'''

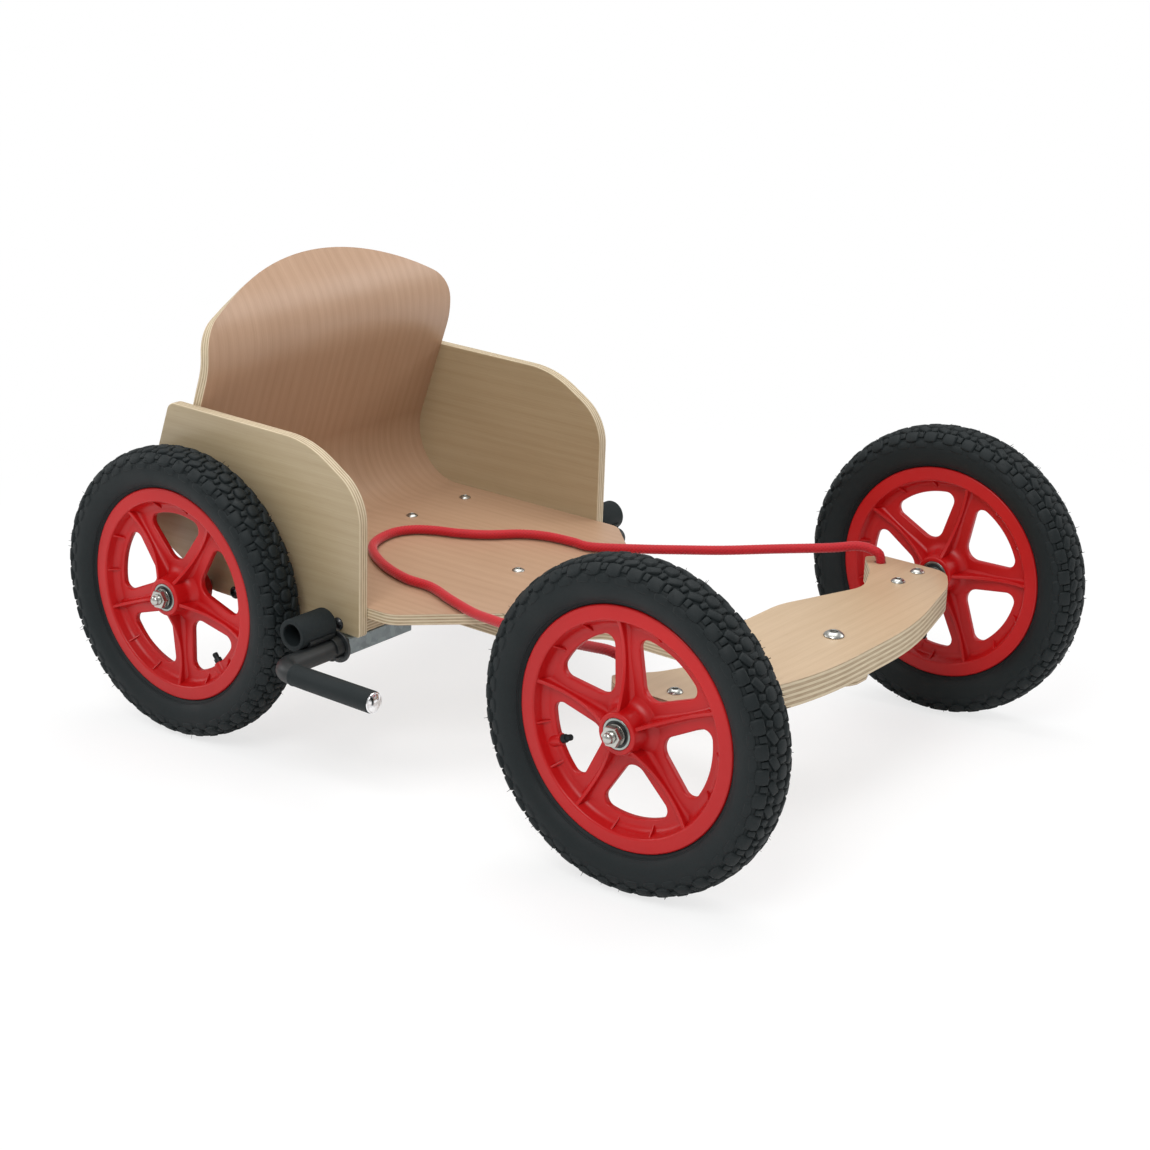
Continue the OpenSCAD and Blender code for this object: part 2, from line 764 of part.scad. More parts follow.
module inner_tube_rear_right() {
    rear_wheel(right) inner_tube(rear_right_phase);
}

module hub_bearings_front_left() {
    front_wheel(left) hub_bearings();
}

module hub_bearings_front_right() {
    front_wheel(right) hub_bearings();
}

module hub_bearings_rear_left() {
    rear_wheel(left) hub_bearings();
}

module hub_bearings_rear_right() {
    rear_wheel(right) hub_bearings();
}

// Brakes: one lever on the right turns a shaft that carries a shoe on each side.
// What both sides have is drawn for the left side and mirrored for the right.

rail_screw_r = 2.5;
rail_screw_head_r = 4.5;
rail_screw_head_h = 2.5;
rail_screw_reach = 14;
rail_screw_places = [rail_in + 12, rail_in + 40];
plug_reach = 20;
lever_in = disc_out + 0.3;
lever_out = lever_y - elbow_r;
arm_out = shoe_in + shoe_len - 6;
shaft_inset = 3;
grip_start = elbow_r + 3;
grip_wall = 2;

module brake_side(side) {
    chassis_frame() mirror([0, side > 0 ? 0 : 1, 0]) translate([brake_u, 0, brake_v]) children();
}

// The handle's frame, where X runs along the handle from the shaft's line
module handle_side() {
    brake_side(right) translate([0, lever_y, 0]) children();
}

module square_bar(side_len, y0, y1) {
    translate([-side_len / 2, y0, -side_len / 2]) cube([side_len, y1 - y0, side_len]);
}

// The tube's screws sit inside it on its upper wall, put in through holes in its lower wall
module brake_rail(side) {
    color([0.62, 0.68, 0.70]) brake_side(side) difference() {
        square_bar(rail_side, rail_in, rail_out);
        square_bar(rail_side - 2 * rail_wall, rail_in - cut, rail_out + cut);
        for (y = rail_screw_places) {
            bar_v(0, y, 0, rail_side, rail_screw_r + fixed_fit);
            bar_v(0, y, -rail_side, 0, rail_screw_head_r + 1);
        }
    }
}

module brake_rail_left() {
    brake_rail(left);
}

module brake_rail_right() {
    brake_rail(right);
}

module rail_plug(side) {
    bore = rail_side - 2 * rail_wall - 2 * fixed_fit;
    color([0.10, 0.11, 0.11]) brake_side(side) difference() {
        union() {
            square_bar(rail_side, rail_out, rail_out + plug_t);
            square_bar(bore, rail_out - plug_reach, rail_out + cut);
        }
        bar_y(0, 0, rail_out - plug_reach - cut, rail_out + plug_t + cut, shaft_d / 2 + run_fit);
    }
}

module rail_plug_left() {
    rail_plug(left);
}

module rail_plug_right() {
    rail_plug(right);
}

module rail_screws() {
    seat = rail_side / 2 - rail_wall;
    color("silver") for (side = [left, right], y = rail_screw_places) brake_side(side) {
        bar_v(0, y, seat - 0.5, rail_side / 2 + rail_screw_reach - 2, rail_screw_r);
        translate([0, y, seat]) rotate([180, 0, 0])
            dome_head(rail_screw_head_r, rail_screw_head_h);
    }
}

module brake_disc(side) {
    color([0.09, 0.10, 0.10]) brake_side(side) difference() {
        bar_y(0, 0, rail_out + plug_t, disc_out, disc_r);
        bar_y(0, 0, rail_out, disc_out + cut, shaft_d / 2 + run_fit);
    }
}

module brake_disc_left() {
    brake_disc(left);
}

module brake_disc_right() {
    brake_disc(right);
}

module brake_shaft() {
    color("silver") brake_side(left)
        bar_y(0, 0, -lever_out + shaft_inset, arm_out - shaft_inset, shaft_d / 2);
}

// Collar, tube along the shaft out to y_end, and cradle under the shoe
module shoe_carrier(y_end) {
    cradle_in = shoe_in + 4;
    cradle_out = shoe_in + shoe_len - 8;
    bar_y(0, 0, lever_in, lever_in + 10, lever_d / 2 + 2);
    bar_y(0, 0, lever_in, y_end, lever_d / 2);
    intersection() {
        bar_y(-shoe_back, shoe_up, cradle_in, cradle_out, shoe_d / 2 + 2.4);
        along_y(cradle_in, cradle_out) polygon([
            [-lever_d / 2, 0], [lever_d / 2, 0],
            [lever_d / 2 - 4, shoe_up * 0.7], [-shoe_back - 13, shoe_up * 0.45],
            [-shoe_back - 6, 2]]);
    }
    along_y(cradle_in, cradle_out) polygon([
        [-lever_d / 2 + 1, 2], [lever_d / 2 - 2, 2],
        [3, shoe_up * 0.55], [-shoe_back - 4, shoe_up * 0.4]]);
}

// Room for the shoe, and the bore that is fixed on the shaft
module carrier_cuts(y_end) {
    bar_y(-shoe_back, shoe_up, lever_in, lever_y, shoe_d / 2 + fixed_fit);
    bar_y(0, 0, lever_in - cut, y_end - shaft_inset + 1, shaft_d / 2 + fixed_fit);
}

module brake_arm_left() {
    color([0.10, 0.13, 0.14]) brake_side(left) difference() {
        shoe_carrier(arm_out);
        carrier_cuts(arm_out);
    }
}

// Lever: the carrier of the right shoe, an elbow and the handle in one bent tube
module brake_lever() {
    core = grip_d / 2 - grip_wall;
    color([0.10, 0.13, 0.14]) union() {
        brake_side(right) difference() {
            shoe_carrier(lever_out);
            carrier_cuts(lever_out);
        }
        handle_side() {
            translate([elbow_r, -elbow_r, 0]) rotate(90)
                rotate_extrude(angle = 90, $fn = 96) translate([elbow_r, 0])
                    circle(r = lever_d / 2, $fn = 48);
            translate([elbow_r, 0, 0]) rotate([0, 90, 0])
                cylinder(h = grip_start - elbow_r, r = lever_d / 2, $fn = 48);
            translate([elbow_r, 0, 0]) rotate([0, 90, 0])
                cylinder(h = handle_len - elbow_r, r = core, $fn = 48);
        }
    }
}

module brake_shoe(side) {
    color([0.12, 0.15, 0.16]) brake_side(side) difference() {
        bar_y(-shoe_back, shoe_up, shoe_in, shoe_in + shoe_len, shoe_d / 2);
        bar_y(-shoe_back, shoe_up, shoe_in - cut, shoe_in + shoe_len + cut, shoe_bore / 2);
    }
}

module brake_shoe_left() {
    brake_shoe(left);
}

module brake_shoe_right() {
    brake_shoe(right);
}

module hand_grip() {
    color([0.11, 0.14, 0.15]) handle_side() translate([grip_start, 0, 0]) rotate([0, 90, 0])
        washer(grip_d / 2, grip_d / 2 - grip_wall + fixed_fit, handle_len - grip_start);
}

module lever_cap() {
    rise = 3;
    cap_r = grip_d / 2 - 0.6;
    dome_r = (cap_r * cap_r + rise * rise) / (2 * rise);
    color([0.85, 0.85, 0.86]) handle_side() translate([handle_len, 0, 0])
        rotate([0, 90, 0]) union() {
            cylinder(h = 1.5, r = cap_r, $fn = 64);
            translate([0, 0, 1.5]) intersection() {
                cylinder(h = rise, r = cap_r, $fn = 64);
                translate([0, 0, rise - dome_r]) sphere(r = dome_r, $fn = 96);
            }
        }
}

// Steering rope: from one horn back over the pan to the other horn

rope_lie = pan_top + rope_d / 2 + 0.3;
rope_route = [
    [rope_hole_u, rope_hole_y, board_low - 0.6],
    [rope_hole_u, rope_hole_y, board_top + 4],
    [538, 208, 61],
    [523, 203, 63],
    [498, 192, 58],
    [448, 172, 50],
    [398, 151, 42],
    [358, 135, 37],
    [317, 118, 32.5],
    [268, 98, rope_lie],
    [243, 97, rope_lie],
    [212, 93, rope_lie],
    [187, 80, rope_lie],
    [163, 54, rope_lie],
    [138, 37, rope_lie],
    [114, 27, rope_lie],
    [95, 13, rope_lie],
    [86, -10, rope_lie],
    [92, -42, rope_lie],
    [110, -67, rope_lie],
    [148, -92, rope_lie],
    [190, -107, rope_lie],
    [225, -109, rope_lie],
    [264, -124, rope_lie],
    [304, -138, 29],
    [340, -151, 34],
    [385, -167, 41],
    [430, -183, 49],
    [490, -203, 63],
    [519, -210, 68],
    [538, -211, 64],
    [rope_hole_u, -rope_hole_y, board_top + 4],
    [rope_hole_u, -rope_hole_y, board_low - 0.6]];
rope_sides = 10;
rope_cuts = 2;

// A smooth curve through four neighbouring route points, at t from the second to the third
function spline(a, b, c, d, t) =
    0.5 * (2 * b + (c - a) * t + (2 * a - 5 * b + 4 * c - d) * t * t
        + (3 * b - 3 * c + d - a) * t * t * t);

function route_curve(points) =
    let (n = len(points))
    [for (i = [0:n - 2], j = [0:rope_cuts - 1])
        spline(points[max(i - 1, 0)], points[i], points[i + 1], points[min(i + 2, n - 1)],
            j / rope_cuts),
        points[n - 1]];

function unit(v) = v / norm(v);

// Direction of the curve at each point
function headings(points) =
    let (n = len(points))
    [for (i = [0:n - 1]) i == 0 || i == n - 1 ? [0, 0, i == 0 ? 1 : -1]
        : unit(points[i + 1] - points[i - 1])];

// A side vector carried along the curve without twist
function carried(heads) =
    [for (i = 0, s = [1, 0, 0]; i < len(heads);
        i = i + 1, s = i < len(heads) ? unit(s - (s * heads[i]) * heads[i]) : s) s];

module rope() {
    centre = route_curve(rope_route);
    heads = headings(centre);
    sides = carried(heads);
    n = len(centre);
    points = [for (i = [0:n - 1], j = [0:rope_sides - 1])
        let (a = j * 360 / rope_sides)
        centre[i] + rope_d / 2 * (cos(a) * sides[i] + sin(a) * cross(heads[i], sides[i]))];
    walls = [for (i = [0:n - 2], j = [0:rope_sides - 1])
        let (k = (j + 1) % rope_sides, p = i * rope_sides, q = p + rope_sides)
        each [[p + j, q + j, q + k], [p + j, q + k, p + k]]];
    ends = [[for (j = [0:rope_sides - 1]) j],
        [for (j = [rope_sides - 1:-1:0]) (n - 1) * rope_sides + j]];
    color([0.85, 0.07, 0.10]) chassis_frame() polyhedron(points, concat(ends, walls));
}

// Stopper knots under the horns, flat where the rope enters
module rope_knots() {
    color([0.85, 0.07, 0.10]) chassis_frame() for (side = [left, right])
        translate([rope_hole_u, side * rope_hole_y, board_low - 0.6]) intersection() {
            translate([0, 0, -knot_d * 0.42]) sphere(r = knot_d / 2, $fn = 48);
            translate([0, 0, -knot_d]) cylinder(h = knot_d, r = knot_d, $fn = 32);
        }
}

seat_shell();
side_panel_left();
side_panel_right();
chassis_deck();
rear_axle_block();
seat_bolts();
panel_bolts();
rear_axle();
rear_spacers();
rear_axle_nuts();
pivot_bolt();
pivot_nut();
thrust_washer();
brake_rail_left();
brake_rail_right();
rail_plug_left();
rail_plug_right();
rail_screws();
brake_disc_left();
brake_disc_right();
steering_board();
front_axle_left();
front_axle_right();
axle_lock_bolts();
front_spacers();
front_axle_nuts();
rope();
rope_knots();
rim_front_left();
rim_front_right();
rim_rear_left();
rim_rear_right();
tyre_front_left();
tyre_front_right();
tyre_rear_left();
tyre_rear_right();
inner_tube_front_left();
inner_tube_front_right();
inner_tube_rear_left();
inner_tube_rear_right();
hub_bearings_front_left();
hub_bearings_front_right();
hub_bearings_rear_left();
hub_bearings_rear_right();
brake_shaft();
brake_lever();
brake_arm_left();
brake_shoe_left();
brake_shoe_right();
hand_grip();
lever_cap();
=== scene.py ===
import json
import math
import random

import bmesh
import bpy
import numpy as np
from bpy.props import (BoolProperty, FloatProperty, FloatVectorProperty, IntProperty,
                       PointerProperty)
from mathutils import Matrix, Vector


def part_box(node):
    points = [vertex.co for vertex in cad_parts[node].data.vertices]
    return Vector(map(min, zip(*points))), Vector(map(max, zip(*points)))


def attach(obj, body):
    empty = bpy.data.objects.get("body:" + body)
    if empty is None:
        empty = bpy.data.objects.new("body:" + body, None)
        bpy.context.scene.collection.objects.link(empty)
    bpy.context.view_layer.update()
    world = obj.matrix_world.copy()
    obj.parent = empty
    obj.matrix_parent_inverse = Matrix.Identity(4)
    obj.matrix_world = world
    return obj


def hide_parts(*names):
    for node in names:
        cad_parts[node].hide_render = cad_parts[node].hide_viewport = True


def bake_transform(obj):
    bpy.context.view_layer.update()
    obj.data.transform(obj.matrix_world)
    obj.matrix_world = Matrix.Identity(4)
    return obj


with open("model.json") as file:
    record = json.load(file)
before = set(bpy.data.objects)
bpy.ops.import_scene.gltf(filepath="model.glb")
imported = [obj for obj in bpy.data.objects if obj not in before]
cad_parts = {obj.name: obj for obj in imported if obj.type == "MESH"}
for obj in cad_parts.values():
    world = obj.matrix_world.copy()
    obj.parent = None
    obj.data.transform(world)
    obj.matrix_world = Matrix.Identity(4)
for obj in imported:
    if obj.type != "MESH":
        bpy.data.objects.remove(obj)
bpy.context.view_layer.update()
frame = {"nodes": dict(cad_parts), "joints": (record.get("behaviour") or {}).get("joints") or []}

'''

**Aim**
Look above for the line containing "axle_lock_bolts();". Output from there through the line containing "bpy.context.scene.collection.objects.link(empty)", exactly and inclusively.

**The result**
axle_lock_bolts();
front_spacers();
front_axle_nuts();
rope();
rope_knots();
rim_front_left();
rim_front_right();
rim_rear_left();
rim_rear_right();
tyre_front_left();
tyre_front_right();
tyre_rear_left();
tyre_rear_right();
inner_tube_front_left();
inner_tube_front_right();
inner_tube_rear_left();
inner_tube_rear_right();
hub_bearings_front_left();
hub_bearings_front_right();
hub_bearings_rear_left();
hub_bearings_rear_right();
brake_shaft();
brake_lever();
brake_arm_left();
brake_shoe_left();
brake_shoe_right();
hand_grip();
lever_cap();
=== scene.py ===
import json
import math
import random

import bmesh
import bpy
import numpy as np
from bpy.props import (BoolProperty, FloatProperty, FloatVectorProperty, IntProperty,
                       PointerProperty)
from mathutils import Matrix, Vector


def part_box(node):
    points = [vertex.co for vertex in cad_parts[node].data.vertices]
    return Vector(map(min, zip(*points))), Vector(map(max, zip(*points)))


def attach(obj, body):
    empty = bpy.data.objects.get("body:" + body)
    if empty is None:
        empty = bpy.data.objects.new("body:" + body, None)
        bpy.context.scene.collection.objects.link(empty)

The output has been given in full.